Citing another example of Moneo’s ability to incorporate a sense of history in thoroughly modern buildings, Brown said: “In the Atocha Railway Station [in Madrid] he uses brick and the technology of shelter that was the hallmark of 19th century railway stations, but he does it again in a totally 20th century idiom.”
Moneo was born in the small Spanish town of Tudela and earned his academic credentials at the Madrid University School of Architecture. He has taught at the universities of Barcelona and Madrid and he was chairman of the department of architecture at the Harvard Graduate School of Design from 1984 to 1990.
Commenting on the St. Vibiana competition in Los Angeles, Moneo said: “Whoever gets that job will have one of hardest subjects at the end of this century.” Other semifinalists are Frank O. Gehry of Los Angeles, the Morphosis firm headed by Thom Mayne of Santa Monica, Venturi Scott Brown and Associates of Philadelphia and Santiago Calatrava, a Zurich-based Spaniard.
Building a new cathedral in central Los Angeles would be a challenge in itself, but investing it with meaning in architectural terms complicates the project enormously, Moneo said. “Feelings about sacred architecture don’t exist anymore. We as architects have been asked to bring back memories and the presence that such buildings had in the past, but that isn’t easy to achieve today. It is very difficult to figure out what could link religious architecture of the past with what it could be in years to come.”
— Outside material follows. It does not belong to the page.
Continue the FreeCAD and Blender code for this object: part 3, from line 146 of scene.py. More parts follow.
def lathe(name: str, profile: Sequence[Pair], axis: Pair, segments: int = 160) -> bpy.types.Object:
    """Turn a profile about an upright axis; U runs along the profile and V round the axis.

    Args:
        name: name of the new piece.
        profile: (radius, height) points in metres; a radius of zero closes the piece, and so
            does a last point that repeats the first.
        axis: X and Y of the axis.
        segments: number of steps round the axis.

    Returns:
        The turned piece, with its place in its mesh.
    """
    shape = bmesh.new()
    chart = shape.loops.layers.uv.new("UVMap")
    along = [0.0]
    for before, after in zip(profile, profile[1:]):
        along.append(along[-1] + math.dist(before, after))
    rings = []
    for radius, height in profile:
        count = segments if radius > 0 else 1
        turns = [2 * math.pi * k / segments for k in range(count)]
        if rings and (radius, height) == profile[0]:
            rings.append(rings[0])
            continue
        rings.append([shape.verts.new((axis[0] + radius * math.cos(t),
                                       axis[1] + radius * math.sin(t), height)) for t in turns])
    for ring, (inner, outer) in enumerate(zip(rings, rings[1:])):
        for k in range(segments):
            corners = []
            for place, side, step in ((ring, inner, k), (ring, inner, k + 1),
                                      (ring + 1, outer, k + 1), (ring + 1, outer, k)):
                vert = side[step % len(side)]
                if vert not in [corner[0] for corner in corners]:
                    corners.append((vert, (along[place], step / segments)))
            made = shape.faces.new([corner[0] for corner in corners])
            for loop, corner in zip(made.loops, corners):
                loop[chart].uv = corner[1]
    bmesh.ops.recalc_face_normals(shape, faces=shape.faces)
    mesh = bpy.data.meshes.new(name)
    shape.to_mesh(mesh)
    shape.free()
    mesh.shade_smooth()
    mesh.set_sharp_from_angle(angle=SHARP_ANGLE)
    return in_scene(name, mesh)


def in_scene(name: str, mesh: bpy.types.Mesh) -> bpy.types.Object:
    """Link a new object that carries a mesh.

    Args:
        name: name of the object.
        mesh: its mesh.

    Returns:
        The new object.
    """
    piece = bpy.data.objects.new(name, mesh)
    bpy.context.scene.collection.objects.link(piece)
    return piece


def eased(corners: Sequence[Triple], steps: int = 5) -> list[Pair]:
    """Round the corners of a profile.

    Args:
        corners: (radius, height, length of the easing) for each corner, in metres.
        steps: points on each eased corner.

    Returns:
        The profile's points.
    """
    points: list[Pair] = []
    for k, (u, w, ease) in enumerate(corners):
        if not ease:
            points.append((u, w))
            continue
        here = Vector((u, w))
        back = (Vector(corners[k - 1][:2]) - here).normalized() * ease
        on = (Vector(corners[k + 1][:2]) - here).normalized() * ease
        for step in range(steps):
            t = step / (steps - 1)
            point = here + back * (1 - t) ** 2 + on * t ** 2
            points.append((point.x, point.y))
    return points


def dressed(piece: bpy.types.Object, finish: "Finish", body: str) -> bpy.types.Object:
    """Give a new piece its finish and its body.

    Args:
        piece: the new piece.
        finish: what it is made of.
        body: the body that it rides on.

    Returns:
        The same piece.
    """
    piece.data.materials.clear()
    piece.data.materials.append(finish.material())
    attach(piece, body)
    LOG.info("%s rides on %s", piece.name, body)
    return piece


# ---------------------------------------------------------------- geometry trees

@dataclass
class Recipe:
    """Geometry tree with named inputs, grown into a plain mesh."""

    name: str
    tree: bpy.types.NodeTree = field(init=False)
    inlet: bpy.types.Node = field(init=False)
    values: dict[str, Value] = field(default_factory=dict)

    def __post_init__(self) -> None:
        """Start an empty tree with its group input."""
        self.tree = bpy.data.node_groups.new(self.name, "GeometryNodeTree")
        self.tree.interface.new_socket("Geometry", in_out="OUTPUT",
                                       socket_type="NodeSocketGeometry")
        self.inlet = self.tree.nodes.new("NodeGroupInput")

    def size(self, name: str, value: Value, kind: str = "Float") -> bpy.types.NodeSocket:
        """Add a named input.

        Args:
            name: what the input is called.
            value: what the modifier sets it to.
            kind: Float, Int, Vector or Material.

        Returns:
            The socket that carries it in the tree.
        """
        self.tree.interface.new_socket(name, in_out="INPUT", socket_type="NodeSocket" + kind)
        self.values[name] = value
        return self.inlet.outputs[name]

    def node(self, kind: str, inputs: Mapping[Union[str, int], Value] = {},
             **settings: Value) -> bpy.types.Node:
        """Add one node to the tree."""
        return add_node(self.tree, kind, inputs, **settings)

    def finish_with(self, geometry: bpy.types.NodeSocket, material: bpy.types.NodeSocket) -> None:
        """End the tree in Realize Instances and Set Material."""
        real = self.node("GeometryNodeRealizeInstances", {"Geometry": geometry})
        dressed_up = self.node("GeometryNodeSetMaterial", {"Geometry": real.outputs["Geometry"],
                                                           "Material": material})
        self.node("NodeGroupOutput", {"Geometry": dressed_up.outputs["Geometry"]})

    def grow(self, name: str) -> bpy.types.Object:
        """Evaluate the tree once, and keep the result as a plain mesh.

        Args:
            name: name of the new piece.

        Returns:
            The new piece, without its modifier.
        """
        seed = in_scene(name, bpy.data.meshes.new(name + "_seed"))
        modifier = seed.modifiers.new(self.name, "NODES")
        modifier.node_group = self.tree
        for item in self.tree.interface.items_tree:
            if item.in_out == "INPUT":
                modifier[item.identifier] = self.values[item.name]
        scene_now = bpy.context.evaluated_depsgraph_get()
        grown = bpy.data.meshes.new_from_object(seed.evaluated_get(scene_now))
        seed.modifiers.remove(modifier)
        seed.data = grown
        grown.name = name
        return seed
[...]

Moneo is willing to “run the risk” of tackling such a project, but “it would be one of the most difficult challenges of my career,” he said. “If I am selected, I will accept it gratefully, but I will feel liberated if it goes to someone else.”
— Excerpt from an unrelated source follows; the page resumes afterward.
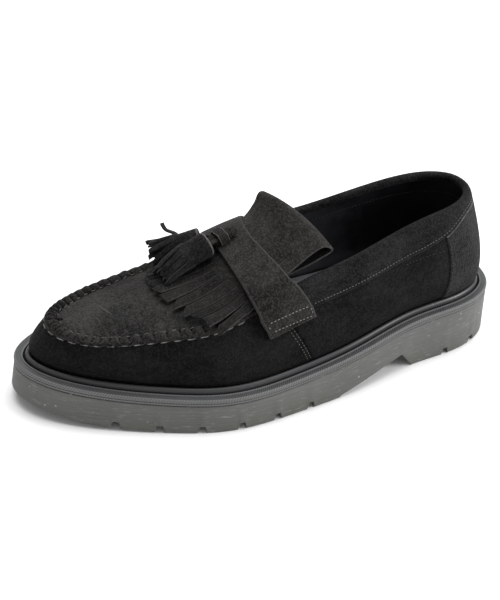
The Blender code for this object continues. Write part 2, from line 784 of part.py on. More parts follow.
def build_tassel_thong(finish):
    """The thong that joins the two caps behind their tops, at the knot's front end."""
    ends = []
    for tassel in (INNER_TASSEL, OUTER_TASSEL):
        cap, tip = tassel_ends(tassel)
        back = (cap - tip) / np.linalg.norm(cap - tip)
        ends.append(cap + back * (THONG_THICKNESS / 2 + 2 * GAP))
    across = (ends[1] - ends[0]) / np.linalg.norm(ends[1] - ends[0])
    rows = []
    bm = bmesh.new()
    for share in (-0.06, 0.0, 0.25, 0.5, 0.75, 1.0, 1.06):
        slim = 0.7 if share in (-0.06, 1.06) else 1.0
        spot = ends[0] + (ends[1] - ends[0]) * share
        spot[2] += THONG_THICKNESS * 0.4 * (1 - (2 * share - 1) ** 2)
        out = np.cross(across, (0.0, 0.0, 1.0))
        up = np.cross(out, across)
        corners = [(cos(a), sin(a)) for a in np.linspace(pi / 8, 2 * pi + pi / 8, 9)[:-1]]
        half, thick = slim * THONG_WIDTH / 2, slim * THONG_THICKNESS / 2
        rows.append(add_row(bm, [spot + up * x * half + out * z * thick for x, z in corners]))
    for first, second in zip(rows, rows[1:]):
        join_rows(bm, first, second, closed=True)
    bm.faces.new(rows[0])
    bm.faces.new(rows[-1])
    return add_object("tassel_thong", bm, finish)


def build_tassel_knot(finish):
    """The wrapped bundle of thong that lies along the top of the strap and holds the tassels."""
    strap_top = strap_at(0.0)[2] + STRAP_THICKNESS + GAP
    bm = bmesh.new()
    rows = []
    for row in KNOT:
        where = section_at(row.along * SOLE_LENGTH)
        half, rise = row.width * KNOT_WIDTH / 2, row.height * KNOT_THICKNESS
        middle = on_skin(where, KNOT_AROUND, strap_top + rise / 2 + row.lift * KNOT_THICKNESS)
        ahead = on_skin(where + 0.05, KNOT_AROUND, strap_top) - on_skin(where - 0.05, KNOT_AROUND, strap_top)
        _, across, above = frame_along(ahead)
        corners = [(cos(a), sin(a)) for a in np.linspace(pi / 8, 2 * pi + pi / 8, 9)[:-1]]
        rows.append(
            add_row(bm, [middle + across * half * x * 1.08 + above * rise / 2 * z * 1.08 for x, z in corners])
        )
    for first, second in zip(rows, rows[1:]):
        join_rows(bm, first, second, closed=True)
    bm.faces.new(rows[0])
    bm.faces.new(rows[-1])
    return add_object("tassel_knot", bm, finish, sharp_deg=35)


def main():
    clear_scene()
    suede = material("suede", BLACK_SUEDE, 0.95)
    rubber = material("sole_rubber", BLACK_RUBBER, 0.6)
    pvc = material("welt_rubber", BLACK_WELT, 0.4)
    lining = material("lining", BLACK_LINING, 0.7)
    build_outsole(rubber)
    build_welt(pvc)
    build_insole(lining)
    build_upper(suede)
    build_collar_band(suede)
    build_heel_counter(suede)
    build_saddle_strap(suede)
    build_kiltie(suede)
    build_tassel_knot(suede)
    build_tassel("tassel_outer", OUTER_TASSEL, suede)
    build_tassel("tassel_inner", INNER_TASSEL, suede)
    build_tassel_thong(suede)


main()
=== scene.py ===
"""The dressed tassel loafer, a left shoe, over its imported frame.

Each sub-assembly is a class: its sizes are dataclass fields, and its methods build the meshes and give
them their finish. Lengths are in metres. The toe points to -Y and the outer side of the foot is +X.
"""

import logging
from collections.abc import Callable, Sequence
from dataclasses import dataclass
from enum import Enum
from math import cos, pi, radians, sin
from typing import NamedTuple

import bmesh
import bpy
import numpy as np
from mathutils import Matrix, Vector


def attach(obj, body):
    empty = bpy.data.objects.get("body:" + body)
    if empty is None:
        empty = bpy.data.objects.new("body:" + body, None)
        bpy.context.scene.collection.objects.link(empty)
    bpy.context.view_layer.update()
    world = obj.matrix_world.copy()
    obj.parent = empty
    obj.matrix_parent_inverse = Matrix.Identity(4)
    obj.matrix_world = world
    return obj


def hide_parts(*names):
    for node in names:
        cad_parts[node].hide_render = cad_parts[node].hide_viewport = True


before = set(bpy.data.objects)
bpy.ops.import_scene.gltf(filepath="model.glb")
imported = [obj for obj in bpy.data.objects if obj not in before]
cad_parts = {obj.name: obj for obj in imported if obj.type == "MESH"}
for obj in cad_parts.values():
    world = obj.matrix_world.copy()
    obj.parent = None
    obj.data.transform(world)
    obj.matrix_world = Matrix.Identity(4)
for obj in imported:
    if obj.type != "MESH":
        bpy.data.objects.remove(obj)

log = logging.getLogger("loafer")
Array = np.ndarray
Colour = tuple[float, float, float]
Point = tuple[float, float, float]
Patch = tuple[float, float, float, float]
Pair = tuple[float, float]
Node, Tree, Socket = bpy.types.Node, bpy.types.NodeTree, bpy.types.NodeSocket
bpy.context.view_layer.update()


class Slot(Enum):
    """Material slots of the record."""

    SUEDE = "suede"
    SOLE = "sole_rubber"
    WELT = "welt_rubber"


class Section(NamedTuple):
    """One section of the last, from the back of the heel to the tip of the toe.

    along and rim_along are shares of the sole's length; outer, inner, rim_outer and rim_inner are half
    widths as shares of the ball width; rim, crown and bulge are shares of the back's height, the
    instep's rise and the wall's fullness.
    """

    along: float
    outer: float
    inner: float
    rim_along: float
    rim_outer: float
    rim_inner: float
    rim: float
    crown: float
    bulge: float


def smoothstep(low: float, high: float, value: Array) -> Array:
    """Eases from 0 at low to 1 at high.

    Args:
        low: Where the ease starts.
        high: Where it ends.
        value: The values to ease.

    Returns:
        The eased values.
    """
    share = np.clip((np.asarray(value, float) - low) / (high - low), 0.0, 1.0)
    return share * share * (3 - 2 * share)


def unit(vectors: Array) -> Array:
    """Vectors scaled to length 1."""
    return vectors / np.linalg.norm(vectors, axis=-1, keepdims=True)


def travelled(points: Array) -> Array:
    """The distance along a path at each of its points."""
    return np.concatenate([[0], np.cumsum(np.linalg.norm(np.diff(points, axis=0), axis=1))])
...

The Pritzker Architecture Prize was established in 1979 by the Hyatt Foundation to honor living architects whose talent, vision and commitment have produced significant contributions to the man-made environment through the art of architecture.
Each year the award is presented in a different architecturally significant location. Moneo will receive his prize June 12 at the construction site of the Getty Center in Brentwood, designed by Richard Meier, the 1984 Pritzker laureate.